DIRECTIONS> Output every entry exactly as written.

SUPPLIED ENTRIES>

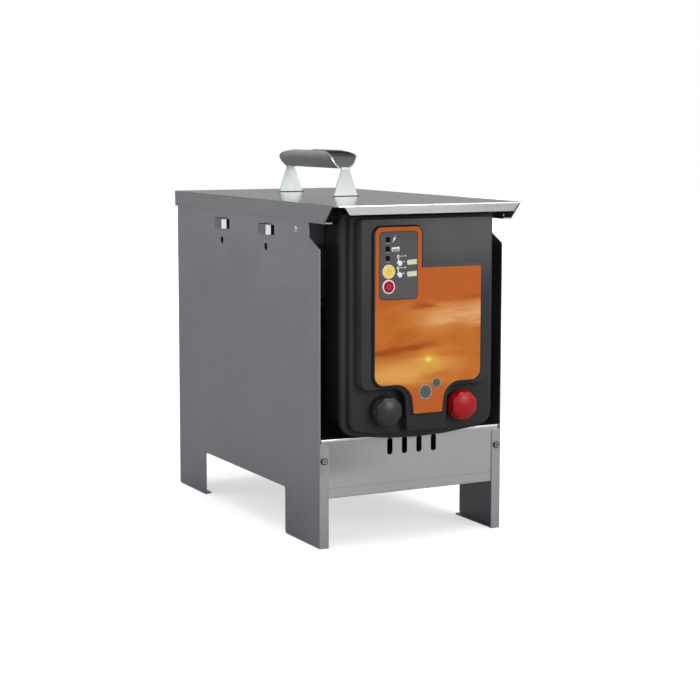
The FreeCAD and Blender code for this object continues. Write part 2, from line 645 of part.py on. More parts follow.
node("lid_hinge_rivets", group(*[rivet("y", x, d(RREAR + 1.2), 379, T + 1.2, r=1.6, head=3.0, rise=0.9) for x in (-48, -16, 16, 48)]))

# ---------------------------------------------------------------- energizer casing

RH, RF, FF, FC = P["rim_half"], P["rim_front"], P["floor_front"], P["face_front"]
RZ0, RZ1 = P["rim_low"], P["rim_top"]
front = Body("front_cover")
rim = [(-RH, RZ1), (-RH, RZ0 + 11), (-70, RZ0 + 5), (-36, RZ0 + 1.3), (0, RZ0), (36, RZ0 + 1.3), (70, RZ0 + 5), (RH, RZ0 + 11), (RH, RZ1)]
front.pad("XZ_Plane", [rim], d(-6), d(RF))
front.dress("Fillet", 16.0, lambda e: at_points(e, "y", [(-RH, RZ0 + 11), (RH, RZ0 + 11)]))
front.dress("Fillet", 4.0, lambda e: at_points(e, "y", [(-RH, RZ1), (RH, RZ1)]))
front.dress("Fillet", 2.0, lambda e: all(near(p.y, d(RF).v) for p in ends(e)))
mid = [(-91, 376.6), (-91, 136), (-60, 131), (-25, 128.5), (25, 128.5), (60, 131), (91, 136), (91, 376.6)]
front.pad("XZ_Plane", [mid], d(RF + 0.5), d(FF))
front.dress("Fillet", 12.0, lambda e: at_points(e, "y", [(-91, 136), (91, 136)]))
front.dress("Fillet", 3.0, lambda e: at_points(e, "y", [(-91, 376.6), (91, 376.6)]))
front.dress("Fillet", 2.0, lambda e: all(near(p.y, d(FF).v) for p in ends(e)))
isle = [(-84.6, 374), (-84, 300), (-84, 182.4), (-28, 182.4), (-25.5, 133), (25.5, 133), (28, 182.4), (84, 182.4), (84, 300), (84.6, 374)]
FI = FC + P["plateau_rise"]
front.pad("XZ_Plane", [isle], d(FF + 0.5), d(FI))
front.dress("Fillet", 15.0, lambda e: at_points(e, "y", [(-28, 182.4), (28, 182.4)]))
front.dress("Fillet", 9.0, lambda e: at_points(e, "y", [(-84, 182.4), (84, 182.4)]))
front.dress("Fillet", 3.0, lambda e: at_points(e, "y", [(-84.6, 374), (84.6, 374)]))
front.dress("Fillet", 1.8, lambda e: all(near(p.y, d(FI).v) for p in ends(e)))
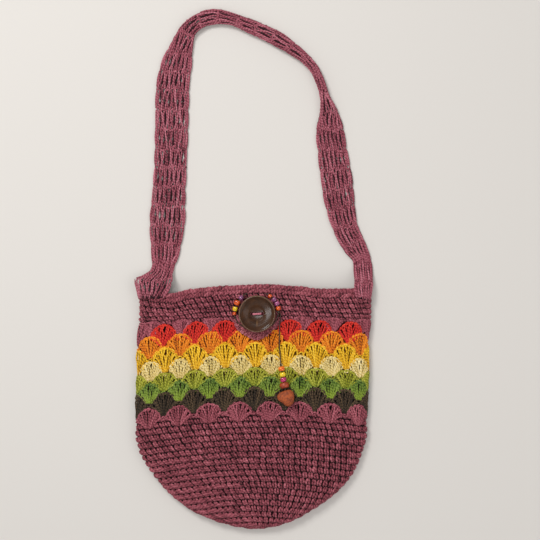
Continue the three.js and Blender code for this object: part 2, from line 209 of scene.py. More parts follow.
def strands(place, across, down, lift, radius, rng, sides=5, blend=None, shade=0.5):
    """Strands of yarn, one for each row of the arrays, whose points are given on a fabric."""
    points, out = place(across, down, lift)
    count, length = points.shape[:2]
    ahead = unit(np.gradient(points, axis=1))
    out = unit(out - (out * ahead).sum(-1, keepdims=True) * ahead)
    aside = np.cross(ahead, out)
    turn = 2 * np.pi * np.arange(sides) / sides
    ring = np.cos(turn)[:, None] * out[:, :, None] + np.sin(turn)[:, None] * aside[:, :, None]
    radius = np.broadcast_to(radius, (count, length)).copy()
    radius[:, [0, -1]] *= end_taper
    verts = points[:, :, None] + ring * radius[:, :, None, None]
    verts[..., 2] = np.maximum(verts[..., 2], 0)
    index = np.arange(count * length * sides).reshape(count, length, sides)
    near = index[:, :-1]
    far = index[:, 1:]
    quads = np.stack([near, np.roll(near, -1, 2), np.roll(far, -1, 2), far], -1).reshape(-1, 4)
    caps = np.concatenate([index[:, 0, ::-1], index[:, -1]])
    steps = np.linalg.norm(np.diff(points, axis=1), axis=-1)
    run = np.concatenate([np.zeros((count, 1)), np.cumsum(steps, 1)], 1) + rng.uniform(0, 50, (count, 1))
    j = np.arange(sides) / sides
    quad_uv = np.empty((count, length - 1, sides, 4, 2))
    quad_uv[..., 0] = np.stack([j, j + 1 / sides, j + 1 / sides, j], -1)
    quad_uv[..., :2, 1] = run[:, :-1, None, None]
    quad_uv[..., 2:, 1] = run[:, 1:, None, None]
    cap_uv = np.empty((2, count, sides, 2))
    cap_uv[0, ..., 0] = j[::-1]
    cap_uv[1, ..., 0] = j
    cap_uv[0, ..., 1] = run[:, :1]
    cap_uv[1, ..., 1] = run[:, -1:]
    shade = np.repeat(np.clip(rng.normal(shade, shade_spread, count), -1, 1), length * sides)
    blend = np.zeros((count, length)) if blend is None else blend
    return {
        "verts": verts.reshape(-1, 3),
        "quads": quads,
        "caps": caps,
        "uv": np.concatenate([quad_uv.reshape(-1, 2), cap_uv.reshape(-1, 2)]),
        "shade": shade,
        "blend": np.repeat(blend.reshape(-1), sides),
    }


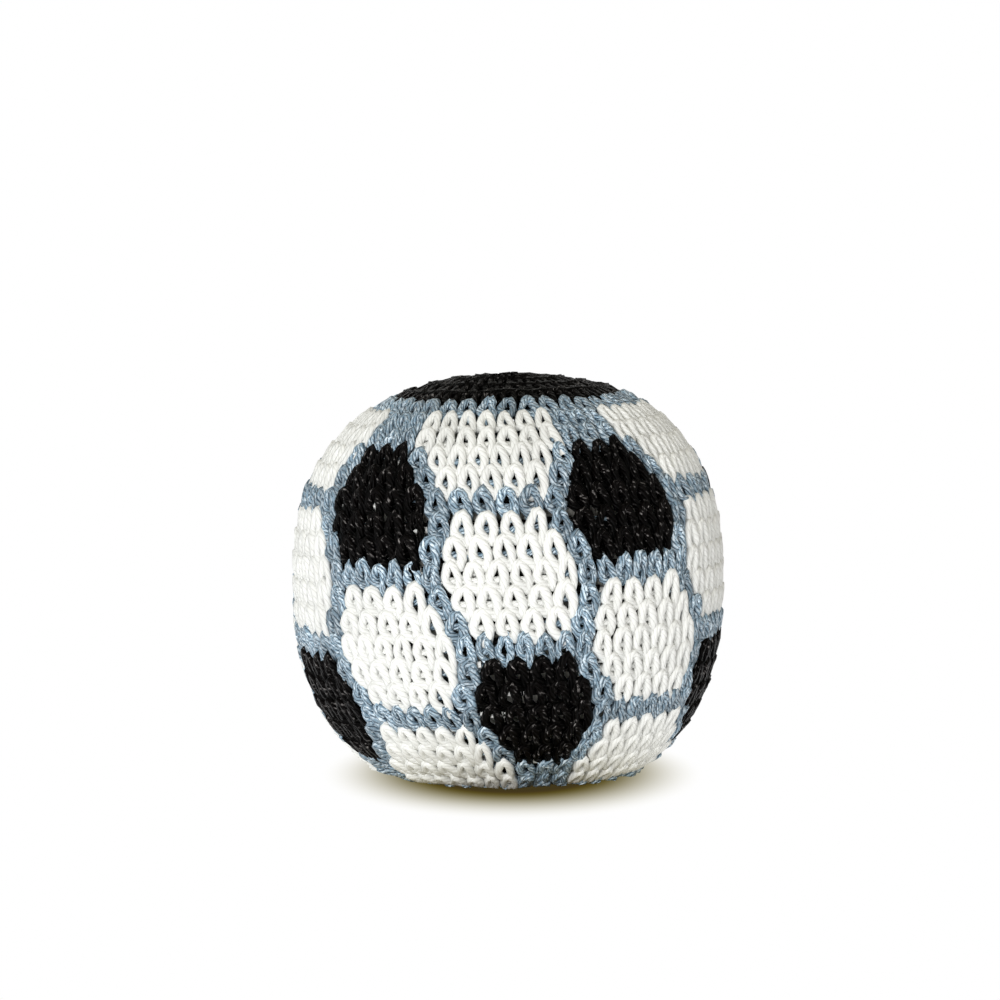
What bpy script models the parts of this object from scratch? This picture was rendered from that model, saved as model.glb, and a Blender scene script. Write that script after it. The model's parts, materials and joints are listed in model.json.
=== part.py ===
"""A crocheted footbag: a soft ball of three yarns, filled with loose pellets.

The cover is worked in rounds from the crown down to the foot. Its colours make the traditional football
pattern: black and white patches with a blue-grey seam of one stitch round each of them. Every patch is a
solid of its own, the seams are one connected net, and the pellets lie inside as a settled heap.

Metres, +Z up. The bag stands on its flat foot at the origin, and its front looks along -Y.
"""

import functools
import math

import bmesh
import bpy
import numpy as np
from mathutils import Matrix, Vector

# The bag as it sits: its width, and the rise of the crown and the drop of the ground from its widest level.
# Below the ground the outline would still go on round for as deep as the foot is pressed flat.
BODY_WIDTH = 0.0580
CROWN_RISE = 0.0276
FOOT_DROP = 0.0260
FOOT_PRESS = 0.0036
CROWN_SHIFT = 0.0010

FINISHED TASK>
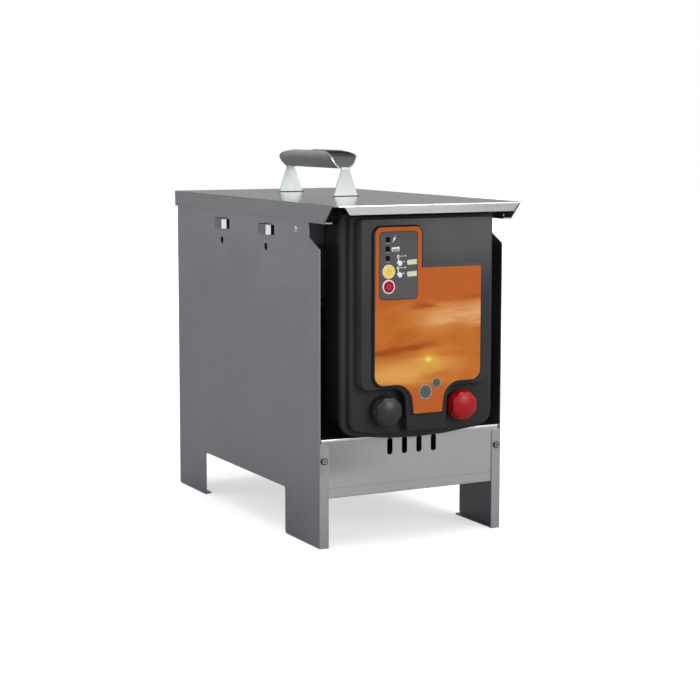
The FreeCAD and Blender code for this object continues. Write part 2, from line 645 of part.py on. More parts follow.
node("lid_hinge_rivets", group(*[rivet("y", x, d(RREAR + 1.2), 379, T + 1.2, r=1.6, head=3.0, rise=0.9) for x in (-48, -16, 16, 48)]))

# ---------------------------------------------------------------- energizer casing

RH, RF, FF, FC = P["rim_half"], P["rim_front"], P["floor_front"], P["face_front"]
RZ0, RZ1 = P["rim_low"], P["rim_top"]
front = Body("front_cover")
rim = [(-RH, RZ1), (-RH, RZ0 + 11), (-70, RZ0 + 5), (-36, RZ0 + 1.3), (0, RZ0), (36, RZ0 + 1.3), (70, RZ0 + 5), (RH, RZ0 + 11), (RH, RZ1)]
front.pad("XZ_Plane", [rim], d(-6), d(RF))
front.dress("Fillet", 16.0, lambda e: at_points(e, "y", [(-RH, RZ0 + 11), (RH, RZ0 + 11)]))
front.dress("Fillet", 4.0, lambda e: at_points(e, "y", [(-RH, RZ1), (RH, RZ1)]))
front.dress("Fillet", 2.0, lambda e: all(near(p.y, d(RF).v) for p in ends(e)))
mid = [(-91, 376.6), (-91, 136), (-60, 131), (-25, 128.5), (25, 128.5), (60, 131), (91, 136), (91, 376.6)]
front.pad("XZ_Plane", [mid], d(RF + 0.5), d(FF))
front.dress("Fillet", 12.0, lambda e: at_points(e, "y", [(-91, 136), (91, 136)]))
front.dress("Fillet", 3.0, lambda e: at_points(e, "y", [(-91, 376.6), (91, 376.6)]))
front.dress("Fillet", 2.0, lambda e: all(near(p.y, d(FF).v) for p in ends(e)))
isle = [(-84.6, 374), (-84, 300), (-84, 182.4), (-28, 182.4), (-25.5, 133), (25.5, 133), (28, 182.4), (84, 182.4), (84, 300), (84.6, 374)]
FI = FC + P["plateau_rise"]
front.pad("XZ_Plane", [isle], d(FF + 0.5), d(FI))
front.dress("Fillet", 15.0, lambda e: at_points(e, "y", [(-28, 182.4), (28, 182.4)]))
front.dress("Fillet", 9.0, lambda e: at_points(e, "y", [(-84, 182.4), (84, 182.4)]))
front.dress("Fillet", 3.0, lambda e: at_points(e, "y", [(-84.6, 374), (84.6, 374)]))
front.dress("Fillet", 1.8, lambda e: all(near(p.y, d(FI).v) for p in ends(e)))
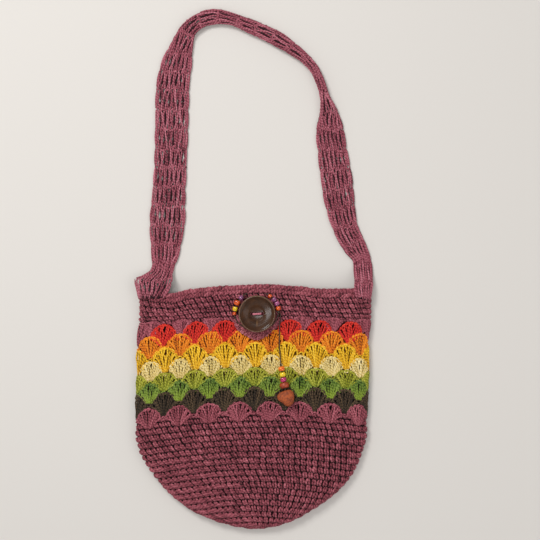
Continue the three.js and Blender code for this object: part 2, from line 209 of scene.py. More parts follow.
def strands(place, across, down, lift, radius, rng, sides=5, blend=None, shade=0.5):
    """Strands of yarn, one for each row of the arrays, whose points are given on a fabric."""
    points, out = place(across, down, lift)
    count, length = points.shape[:2]
    ahead = unit(np.gradient(points, axis=1))
    out = unit(out - (out * ahead).sum(-1, keepdims=True) * ahead)
    aside = np.cross(ahead, out)
    turn = 2 * np.pi * np.arange(sides) / sides
    ring = np.cos(turn)[:, None] * out[:, :, None] + np.sin(turn)[:, None] * aside[:, :, None]
    radius = np.broadcast_to(radius, (count, length)).copy()
    radius[:, [0, -1]] *= end_taper
    verts = points[:, :, None] + ring * radius[:, :, None, None]
    verts[..., 2] = np.maximum(verts[..., 2], 0)
    index = np.arange(count * length * sides).reshape(count, length, sides)
    near = index[:, :-1]
    far = index[:, 1:]
    quads = np.stack([near, np.roll(near, -1, 2), np.roll(far, -1, 2), far], -1).reshape(-1, 4)
    caps = np.concatenate([index[:, 0, ::-1], index[:, -1]])
    steps = np.linalg.norm(np.diff(points, axis=1), axis=-1)
    run = np.concatenate([np.zeros((count, 1)), np.cumsum(steps, 1)], 1) + rng.uniform(0, 50, (count, 1))
    j = np.arange(sides) / sides
    quad_uv = np.empty((count, length - 1, sides, 4, 2))
    quad_uv[..., 0] = np.stack([j, j + 1 / sides, j + 1 / sides, j], -1)
    quad_uv[..., :2, 1] = run[:, :-1, None, None]
    quad_uv[..., 2:, 1] = run[:, 1:, None, None]
    cap_uv = np.empty((2, count, sides, 2))
    cap_uv[0, ..., 0] = j[::-1]
    cap_uv[1, ..., 0] = j
    cap_uv[0, ..., 1] = run[:, :1]
    cap_uv[1, ..., 1] = run[:, -1:]
    shade = np.repeat(np.clip(rng.normal(shade, shade_spread, count), -1, 1), length * sides)
    blend = np.zeros((count, length)) if blend is None else blend
    return {
        "verts": verts.reshape(-1, 3),
        "quads": quads,
        "caps": caps,
        "uv": np.concatenate([quad_uv.reshape(-1, 2), cap_uv.reshape(-1, 2)]),
        "shade": shade,
        "blend": np.repeat(blend.reshape(-1), sides),
    }


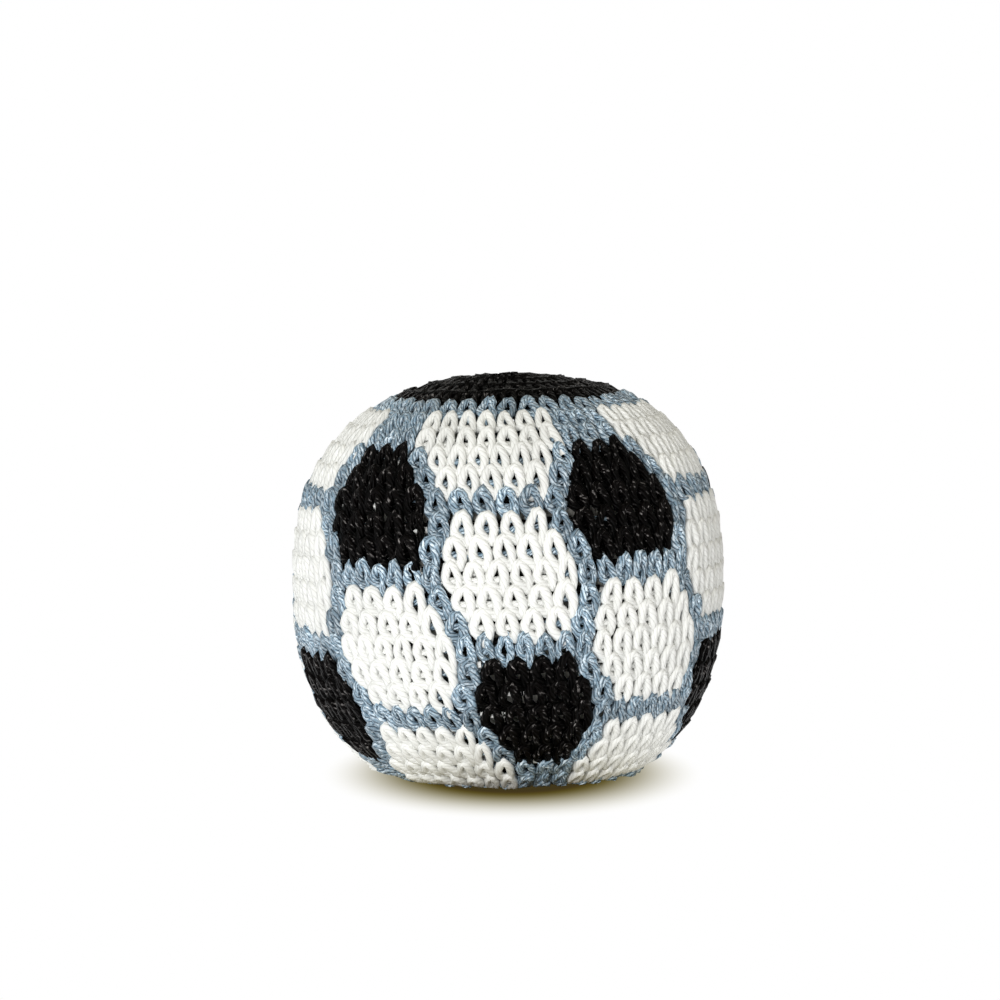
What bpy script models the parts of this object from scratch? This picture was rendered from that model, saved as model.glb, and a Blender scene script. Write that script after it. The model's parts, materials and joints are listed in model.json.
=== part.py ===
"""A crocheted footbag: a soft ball of three yarns, filled with loose pellets.

The cover is worked in rounds from the crown down to the foot. Its colours make the traditional football
pattern: black and white patches with a blue-grey seam of one stitch round each of them. Every patch is a
solid of its own, the seams are one connected net, and the pellets lie inside as a settled heap.

Metres, +Z up. The bag stands on its flat foot at the origin, and its front looks along -Y.
"""

import functools
import math

import bmesh
import bpy
import numpy as np
from mathutils import Matrix, Vector

# The bag as it sits: its width, and the rise of the crown and the drop of the ground from its widest level.
# Below the ground the outline would still go on round for as deep as the foot is pressed flat.
BODY_WIDTH = 0.0580
CROWN_RISE = 0.0276
FOOT_DROP = 0.0260
FOOT_PRESS = 0.0036
CROWN_SHIFT = 0.0010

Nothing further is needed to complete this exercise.